----- Information provided

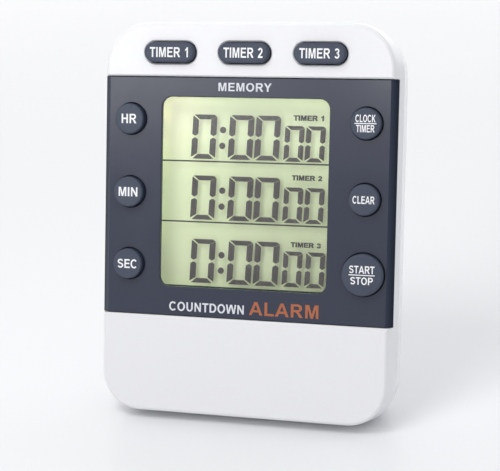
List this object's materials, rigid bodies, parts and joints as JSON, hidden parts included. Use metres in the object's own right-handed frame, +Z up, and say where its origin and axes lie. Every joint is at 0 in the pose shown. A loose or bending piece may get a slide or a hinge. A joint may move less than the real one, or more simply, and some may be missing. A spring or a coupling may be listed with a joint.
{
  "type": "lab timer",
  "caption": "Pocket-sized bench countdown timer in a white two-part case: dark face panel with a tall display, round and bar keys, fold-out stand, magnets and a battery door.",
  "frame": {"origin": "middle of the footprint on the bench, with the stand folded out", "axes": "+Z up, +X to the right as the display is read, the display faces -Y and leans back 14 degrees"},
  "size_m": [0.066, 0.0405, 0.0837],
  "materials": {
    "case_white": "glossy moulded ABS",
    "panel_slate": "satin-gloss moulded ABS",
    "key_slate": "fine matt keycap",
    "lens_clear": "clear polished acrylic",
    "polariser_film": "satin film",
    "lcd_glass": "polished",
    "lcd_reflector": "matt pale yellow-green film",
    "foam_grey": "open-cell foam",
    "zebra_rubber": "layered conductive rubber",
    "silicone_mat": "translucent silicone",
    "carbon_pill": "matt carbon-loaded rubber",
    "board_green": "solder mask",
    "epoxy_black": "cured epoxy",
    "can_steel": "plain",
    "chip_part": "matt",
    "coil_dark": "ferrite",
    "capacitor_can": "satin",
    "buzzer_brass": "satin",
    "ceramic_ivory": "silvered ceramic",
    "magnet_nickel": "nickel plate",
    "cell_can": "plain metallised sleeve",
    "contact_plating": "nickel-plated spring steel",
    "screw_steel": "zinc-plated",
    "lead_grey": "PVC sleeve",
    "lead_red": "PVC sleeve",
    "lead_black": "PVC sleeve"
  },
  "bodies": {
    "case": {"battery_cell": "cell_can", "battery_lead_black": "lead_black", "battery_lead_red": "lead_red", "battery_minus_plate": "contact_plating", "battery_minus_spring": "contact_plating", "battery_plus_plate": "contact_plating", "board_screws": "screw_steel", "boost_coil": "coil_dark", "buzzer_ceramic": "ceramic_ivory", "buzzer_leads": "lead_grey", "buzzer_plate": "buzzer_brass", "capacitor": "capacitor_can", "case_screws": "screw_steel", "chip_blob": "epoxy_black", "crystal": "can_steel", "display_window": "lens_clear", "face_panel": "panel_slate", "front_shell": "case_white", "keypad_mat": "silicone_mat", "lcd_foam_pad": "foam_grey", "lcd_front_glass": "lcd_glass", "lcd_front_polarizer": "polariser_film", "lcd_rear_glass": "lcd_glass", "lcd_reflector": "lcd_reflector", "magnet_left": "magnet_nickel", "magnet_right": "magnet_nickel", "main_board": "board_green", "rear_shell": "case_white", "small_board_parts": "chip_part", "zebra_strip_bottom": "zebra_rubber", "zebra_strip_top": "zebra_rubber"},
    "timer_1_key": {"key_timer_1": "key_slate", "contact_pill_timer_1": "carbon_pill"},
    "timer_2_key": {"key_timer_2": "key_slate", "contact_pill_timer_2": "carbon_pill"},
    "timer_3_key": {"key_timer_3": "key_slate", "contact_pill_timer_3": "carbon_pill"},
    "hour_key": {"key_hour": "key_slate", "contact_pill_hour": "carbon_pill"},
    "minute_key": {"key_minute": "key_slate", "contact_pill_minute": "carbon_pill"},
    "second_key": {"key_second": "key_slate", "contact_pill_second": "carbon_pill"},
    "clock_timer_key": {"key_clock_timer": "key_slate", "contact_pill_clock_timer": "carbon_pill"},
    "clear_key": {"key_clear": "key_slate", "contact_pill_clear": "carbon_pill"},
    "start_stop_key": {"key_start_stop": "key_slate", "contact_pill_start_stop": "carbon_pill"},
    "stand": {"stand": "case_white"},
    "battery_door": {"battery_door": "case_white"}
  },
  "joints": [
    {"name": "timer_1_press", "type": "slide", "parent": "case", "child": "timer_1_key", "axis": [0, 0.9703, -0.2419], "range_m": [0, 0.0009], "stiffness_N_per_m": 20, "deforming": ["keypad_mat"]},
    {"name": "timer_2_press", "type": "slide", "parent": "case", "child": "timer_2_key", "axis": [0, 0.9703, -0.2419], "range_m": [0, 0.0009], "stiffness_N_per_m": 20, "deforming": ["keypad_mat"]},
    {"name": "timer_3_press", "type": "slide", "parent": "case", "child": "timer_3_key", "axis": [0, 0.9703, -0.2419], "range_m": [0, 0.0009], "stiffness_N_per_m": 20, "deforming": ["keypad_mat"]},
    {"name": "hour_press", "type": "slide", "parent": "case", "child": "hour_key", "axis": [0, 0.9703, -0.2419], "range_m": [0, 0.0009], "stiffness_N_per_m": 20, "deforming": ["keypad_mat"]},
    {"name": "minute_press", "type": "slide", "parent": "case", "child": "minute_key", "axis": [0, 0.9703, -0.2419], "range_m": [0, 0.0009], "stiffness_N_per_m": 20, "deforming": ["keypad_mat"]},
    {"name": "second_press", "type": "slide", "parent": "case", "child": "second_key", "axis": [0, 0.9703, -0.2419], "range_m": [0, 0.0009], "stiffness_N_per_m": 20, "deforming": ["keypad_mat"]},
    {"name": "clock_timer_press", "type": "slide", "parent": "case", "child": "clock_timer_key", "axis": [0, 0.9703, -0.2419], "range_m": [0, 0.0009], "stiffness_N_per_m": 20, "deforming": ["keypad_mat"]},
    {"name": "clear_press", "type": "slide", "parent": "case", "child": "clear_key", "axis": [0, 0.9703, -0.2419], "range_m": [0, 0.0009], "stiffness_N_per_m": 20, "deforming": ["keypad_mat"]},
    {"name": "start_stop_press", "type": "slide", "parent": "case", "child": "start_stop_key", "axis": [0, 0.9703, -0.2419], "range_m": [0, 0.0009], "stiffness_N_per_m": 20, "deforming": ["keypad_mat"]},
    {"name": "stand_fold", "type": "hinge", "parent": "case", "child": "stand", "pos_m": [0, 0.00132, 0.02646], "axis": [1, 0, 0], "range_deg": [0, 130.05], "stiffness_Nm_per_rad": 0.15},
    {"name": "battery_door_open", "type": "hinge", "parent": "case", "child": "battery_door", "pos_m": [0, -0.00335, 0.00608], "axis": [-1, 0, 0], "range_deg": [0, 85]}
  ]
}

----------

Exercise →
Return the lines above exactly, keeping every word.

Reply →
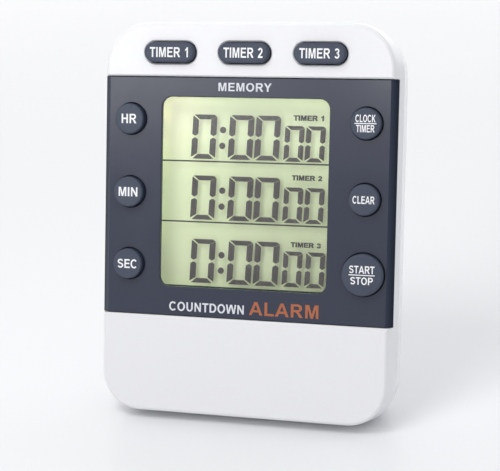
List this object's materials, rigid bodies, parts and joints as JSON, hidden parts included. Use metres in the object's own right-handed frame, +Z up, and say where its origin and axes lie. Every joint is at 0 in the pose shown. A loose or bending piece may get a slide or a hinge. A joint may move less than the real one, or more simply, and some may be missing. A spring or a coupling may be listed with a joint.
{
  "type": "lab timer",
  "caption": "Pocket-sized bench countdown timer in a white two-part case: dark face panel with a tall display, round and bar keys, fold-out stand, magnets and a battery door.",
  "frame": {"origin": "middle of the footprint on the bench, with the stand folded out", "axes": "+Z up, +X to the right as the display is read, the display faces -Y and leans back 14 degrees"},
  "size_m": [0.066, 0.0405, 0.0837],
  "materials": {
    "case_white": "glossy moulded ABS",
    "panel_slate": "satin-gloss moulded ABS",
    "key_slate": "fine matt keycap",
    "lens_clear": "clear polished acrylic",
    "polariser_film": "satin film",
    "lcd_glass": "polished",
    "lcd_reflector": "matt pale yellow-green film",
    "foam_grey": "open-cell foam",
    "zebra_rubber": "layered conductive rubber",
    "silicone_mat": "translucent silicone",
    "carbon_pill": "matt carbon-loaded rubber",
    "board_green": "solder mask",
    "epoxy_black": "cured epoxy",
    "can_steel": "plain",
    "chip_part": "matt",
    "coil_dark": "ferrite",
    "capacitor_can": "satin",
    "buzzer_brass": "satin",
    "ceramic_ivory": "silvered ceramic",
    "magnet_nickel": "nickel plate",
    "cell_can": "plain metallised sleeve",
    "contact_plating": "nickel-plated spring steel",
    "screw_steel": "zinc-plated",
    "lead_grey": "PVC sleeve",
    "lead_red": "PVC sleeve",
    "lead_black": "PVC sleeve"
  },
  "bodies": {
    "case": {"battery_cell": "cell_can", "battery_lead_black": "lead_black", "battery_lead_red": "lead_red", "battery_minus_plate": "contact_plating", "battery_minus_spring": "contact_plating", "battery_plus_plate": "contact_plating", "board_screws": "screw_steel", "boost_coil": "coil_dark", "buzzer_ceramic": "ceramic_ivory", "buzzer_leads": "lead_grey", "buzzer_plate": "buzzer_brass", "capacitor": "capacitor_can", "case_screws": "screw_steel", "chip_blob": "epoxy_black", "crystal": "can_steel", "display_window": "lens_clear", "face_panel": "panel_slate", "front_shell": "case_white", "keypad_mat": "silicone_mat", "lcd_foam_pad": "foam_grey", "lcd_front_glass": "lcd_glass", "lcd_front_polarizer": "polariser_film", "lcd_rear_glass": "lcd_glass", "lcd_reflector": "lcd_reflector", "magnet_left": "magnet_nickel", "magnet_right": "magnet_nickel", "main_board": "board_green", "rear_shell": "case_white", "small_board_parts": "chip_part", "zebra_strip_bottom": "zebra_rubber", "zebra_strip_top": "zebra_rubber"},
    "timer_1_key": {"key_timer_1": "key_slate", "contact_pill_timer_1": "carbon_pill"},
    "timer_2_key": {"key_timer_2": "key_slate", "contact_pill_timer_2": "carbon_pill"},
    "timer_3_key": {"key_timer_3": "key_slate", "contact_pill_timer_3": "carbon_pill"},
    "hour_key": {"key_hour": "key_slate", "contact_pill_hour": "carbon_pill"},
    "minute_key": {"key_minute": "key_slate", "contact_pill_minute": "carbon_pill"},
    "second_key": {"key_second": "key_slate", "contact_pill_second": "carbon_pill"},
    "clock_timer_key": {"key_clock_timer": "key_slate", "contact_pill_clock_timer": "carbon_pill"},
    "clear_key": {"key_clear": "key_slate", "contact_pill_clear": "carbon_pill"},
    "start_stop_key": {"key_start_stop": "key_slate", "contact_pill_start_stop": "carbon_pill"},
    "stand": {"stand": "case_white"},
    "battery_door": {"battery_door": "case_white"}
  },
  "joints": [
    {"name": "timer_1_press", "type": "slide", "parent": "case", "child": "timer_1_key", "axis": [0, 0.9703, -0.2419], "range_m": [0, 0.0009], "stiffness_N_per_m": 20, "deforming": ["keypad_mat"]},
    {"name": "timer_2_press", "type": "slide", "parent": "case", "child": "timer_2_key", "axis": [0, 0.9703, -0.2419], "range_m": [0, 0.0009], "stiffness_N_per_m": 20, "deforming": ["keypad_mat"]},
    {"name": "timer_3_press", "type": "slide", "parent": "case", "child": "timer_3_key", "axis": [0, 0.9703, -0.2419], "range_m": [0, 0.0009], "stiffness_N_per_m": 20, "deforming": ["keypad_mat"]},
    {"name": "hour_press", "type": "slide", "parent": "case", "child": "hour_key", "axis": [0, 0.9703, -0.2419], "range_m": [0, 0.0009], "stiffness_N_per_m": 20, "deforming": ["keypad_mat"]},
    {"name": "minute_press", "type": "slide", "parent": "case", "child": "minute_key", "axis": [0, 0.9703, -0.2419], "range_m": [0, 0.0009], "stiffness_N_per_m": 20, "deforming": ["keypad_mat"]},
    {"name": "second_press", "type": "slide", "parent": "case", "child": "second_key", "axis": [0, 0.9703, -0.2419], "range_m": [0, 0.0009], "stiffness_N_per_m": 20, "deforming": ["keypad_mat"]},
    {"name": "clock_timer_press", "type": "slide", "parent": "case", "child": "clock_timer_key", "axis": [0, 0.9703, -0.2419], "range_m": [0, 0.0009], "stiffness_N_per_m": 20, "deforming": ["keypad_mat"]},
    {"name": "clear_press", "type": "slide", "parent": "case", "child": "clear_key", "axis": [0, 0.9703, -0.2419], "range_m": [0, 0.0009], "stiffness_N_per_m": 20, "deforming": ["keypad_mat"]},
    {"name": "start_stop_press", "type": "slide", "parent": "case", "child": "start_stop_key", "axis": [0, 0.9703, -0.2419], "range_m": [0, 0.0009], "stiffness_N_per_m": 20, "deforming": ["keypad_mat"]},
    {"name": "stand_fold", "type": "hinge", "parent": "case", "child": "stand", "pos_m": [0, 0.00132, 0.02646], "axis": [1, 0, 0], "range_deg": [0, 130.05], "stiffness_Nm_per_rad": 0.15},
    {"name": "battery_door_open", "type": "hinge", "parent": "case", "child": "battery_door", "pos_m": [0, -0.00335, 0.00608], "axis": [-1, 0, 0], "range_deg": [0, 85]}
  ]
}